Extreme congestion (was Re: inter-domain link recovery)

Thu Aug 16 03:39:14 UTC 2007

[...Lots of good stuff deleted to get to this point...]

On Wed, 15 Aug 2007, Fred Baker wrote:
> So I would suggest that a third thing that can be done, after the other two 
> avenues have been exhausted, is to decide to not start new sessions unless 
> there is some reasonable chance that they will be able to accomplish their 
> work. This is a burden I would not want to put on the host, because the 
> probability is vanishingly small - any competent network operator is going to 
> solve the problem with money if it is other than transient. But from where I 
> sit, it looks like the "simplest, cheapest, and most reliable" place to 
> detect overwhelming congestion is at the congested link, and given that 
> sessions tend to be of finite duration and present semi-predictable loads, if 
> you want to allow established sessions to complete, you want to run the 
> established sessions in preference to new ones. The thing to do is delay the 
> initiation of new sessions.

I view this as part of the flash crowd family of congestion problems, a 
combination of a rapid increase in demand and a rapid decrease in 
capacity.  But instead of targeting a single destination, the impact is
across multiple networks in the region.

In the flash crowd cases (including DDOS variations), the place to respond 
(Note: the word change from "detect" to "respond") to extreme congestion 
does not seem toe be at the congested link but several hops upstream of 
the congested link. Current "effective practice" seems to be 1-2 ASN's 
away from the congested/failure point, but that may just also be the 
distance to reach "effective" ISP backbone engineer response.

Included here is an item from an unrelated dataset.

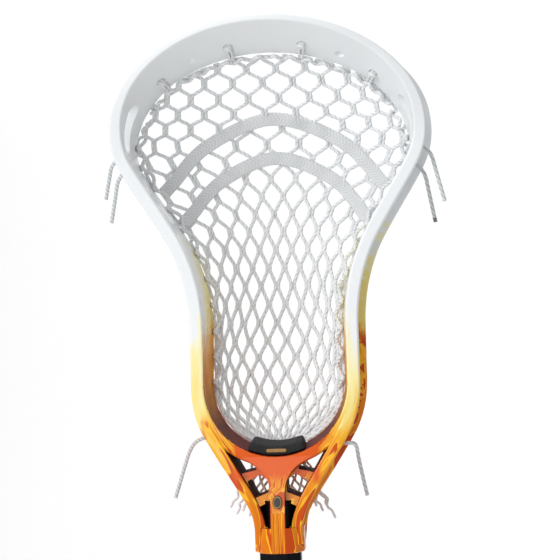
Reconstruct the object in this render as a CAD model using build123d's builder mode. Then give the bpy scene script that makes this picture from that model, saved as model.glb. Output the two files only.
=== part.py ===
from build123d import *
from math import cos, radians, sin, tan
import os

# Lacrosse stick, standing on its butt end.
#
# Frame: the origin is the centre of the end cap's flat underside. +Z runs up the
# shaft to the scoop. The open face of the head looks along -Y, and the mesh pocket
# hangs towards +Y. The sides are mirror images, apart from the loose string ends.
# Millimetres throughout.
#
# A "rise" is a height above the head's lower edge, the mouth of the socket.
# "Front" and "back" are places along Y. "Outward" is away from the open face,
# square to the head's outline as it is seen from the front.

os.makedirs("parts", exist_ok=True)

# ================================================================ driving sizes

# Shaft: octagonal alloy tube
shaft_length = 762.0
shaft_flats = 24.6
shaft_wall = 1.7
shaft_corner = 1.6

# End cap: rubber cup pushed over the butt end
cap_floor = 4.0
cap_skirt = 22.0
cap_wall = 2.6
cap_clearance = 0.1

# Socket: the octagonal bore in the head's throat
socket_depth = 31.0
socket_clearance = 0.15
collar_wall = 2.3
collar_height = 15.0
profile_break = 24.0

# Head outline, seen from the front
head_length = 319.0
head_width = 190.0
waist_width = 101.5
crown_height = 67.0
bowl_floor = 57.0
flank_start = 22.6
flank_end = 81.0
waist_end = 167.0
shoulder_start = 238.5
flank_blends = (35.0, 60.0, 112.0, 47.0)

# Moulded wall
rail_width = 7.6
band_width = 6.4
edge_round = 1.2

# Throat truss
spine_width = 8.6
truss_recess = 2.6

# Windows in the wall at the shoulder and on the flank
shoulder_window = (30.0, 12.0)
flank_window = (20.0, 9.0)

# Stringing holes
string_hole = 4.2
scoop_hole = 6.0
sidewall_hole_pitch = 15.5
sidewall_hole_count = 11
scoop_hole_spread = (25.0, 51.5, 78.5)
scoop_tie_pick = (0, 2)
scoop_hole_depth = 0.64

# Ball stop and its inlay
pad_thickness = 6.2
pad_half_angle = 24.0
pad_front = -9.0
pad_back = 14.5
pad_glue = 0.15
inlay_length = 12.0
inlay_width = 2.0
inlay_proud = 0.6

# Throat badge
badge_width = 5.6
badge_height = 7.8
badge_thickness = 1.6
badge_inset = 0.6
badge_rise = 30.5

# Head screw, at the back of the collar
screw_rise = 8.0
screw_shank = 3.6
screw_head = 7.2
screw_head_height = 2.2
screw_reach = 9.0
screw_clearance = 0.2

# Stringing
net_thickness = 3.0
net_sag = 28.0
net_gap = 4.4
string_size = 2.6
string_gap = 0.8
lace_width = 9.4
lace_thickness = 2.4
lace_gap = 0.4
tail_size = 2.4
tie_size = 1.8
tie_spacing = 2.6

# ============================================================== derived places

collar_z = cap_floor + shaft_length - socket_depth
bore_flats = shaft_flats + 2 * socket_clearance
collar_half = bore_flats / 2 + collar_wall
waist_half = waist_width / 2
widest_half = head_width / 2
widest_rise = head_length - crown_height
bowl_radius = waist_half - rail_width
bowl_centre = bowl_floor + bowl_radius
far = 4 * widest_half

# Steps of the lofts along the outline and along the bowl
rim_steps = 25
bowl_steps = 6

# The bowl band's front and back at its lowest point
bowl_front = -8.5
bowl_back = 20.0
bowl_inner = bowl_radius + 0.25

# The field under the ball stop: the height of its lower edge at the spine, and its tips
field_low = bowl_floor - 7.0
field_angle = radians(46.0)
field_tip = (bowl_radius + band_width - 0.6) * sin(field_angle)
field_high = bowl_centre - (bowl_radius + band_width - 0.6) * cos(field_angle)

# Windows of the truss on its right side: upper, middle and lower (across, rise)
window_round = 1.0
throat_windows = (
    ((field_tip - 1.0, field_high - 1.6), (11.0, field_low - 0.6), (21.8, field_low - 3.0)),
    ((10.7, 46.4), (18.4, 42.4), (13.6, 32.6), (5.4, 35.8), (5.4, 42.6)),
    ((5.4, 30.2), (11.2, 27.6), (8.6, collar_height + 0.8), (5.4, collar_height + 0.4)),
)
window_reach = 16.0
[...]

> If I had an ICMP that went to the application, and if I trusted the 
> application to obey me, I might very well say "dear browser or p2p 
> application, I know you want to open 4-7 TCP sessions at a time, but for the 
> coming 60 seconds could I convince you to open only one at a time?". I 
> suspect that would go a long way. But there is a trust issue - would 
> enterprise firewalls let it get to the host, would the host be able to get it 
> to the application, would the application honor it, and would the ISP trust 
> the enterprise/host/application to do so? is ddos possible? <mumble>

For the malicious DDOS, of course we don't expect the hosts to obey. 
However, in the more general flash crowd case, I think the expectation of 
hosts following the RFC is pretty strong, although it may take years for
new things to make it into the stacks.  It won't slow down all the 
elephants, but maybe can turn the stampede into just a rampage.  And
the advantage of doing it in the edge host is their scale grow with 
the Internet.

But even if the hosts don't respond to the back-off, it would give the 
edge more in-band trouble-shooting information. For example, ICMP 
"Destination Unreachable - Load shedding in effect. Retry after "N" 
seconds" (where N is stored like the Next-Hop MTU). Sending more packets 
to signal congestion, just makes congestion worse.  However, having an 
explicit Internet "busy signal" is mostly to help network operators 
because firewalls will probably drop those ICMP messages just like PMTU.

> So plan B would be to in some way rate limit the passage of TCP SYN/SYN-ACK 
> and SCTP INIT in such a way that the hosed links remain fully utilized but 
> sessions that have become established get acceptable service (maybe not great 
> service, but they eventually complete without failing).

This would be a useful plan B (or plan F - when things are really 
FUBARed), but I still think you need a way to signal it upstream 1 or 2 
ASNs from the Extreme Congestion to be effective. For example, BGP says 
for all packets for network w.x.y.z with community a, implement back-off 
queue plan B.  Probably not a queue per network in backbone routers, just 
one alternate queue plan B for all networks with that community.  Once
the origin ASN feels things are back to "normal," they can remove the
community from their BGP announcements.

But what should the alternate queue plan B be?

Probably not fixed capacity numbers, but a distributed percentage across
different upstreams.

   Session protocol start packets (TCP SYN/SYN-ACK, SCTP INIT, etc) 1% queue
   Datagram protocol packets (UDP, ICMP, GRE, etc) 20% queue
   Session protocol established/finish packets (TCP ACK/FIN, etc) normal queue

That values session oriented protocols more than datagram oriented 
protocols during extreme congestion.

Or would it be better to let the datagram protocols fight it out with the 
session oriented protocols, just like normal Internet operations

   Session protocol start packets (TCP SYN/SYN-ACK, SCTP INIT, etc) 1% queue
   Everything else (UDP, ICMP, GRE, TCP ACK/FIN, etc) normal queue

And finally why only do this during extreme congestion?  Why not always
do it?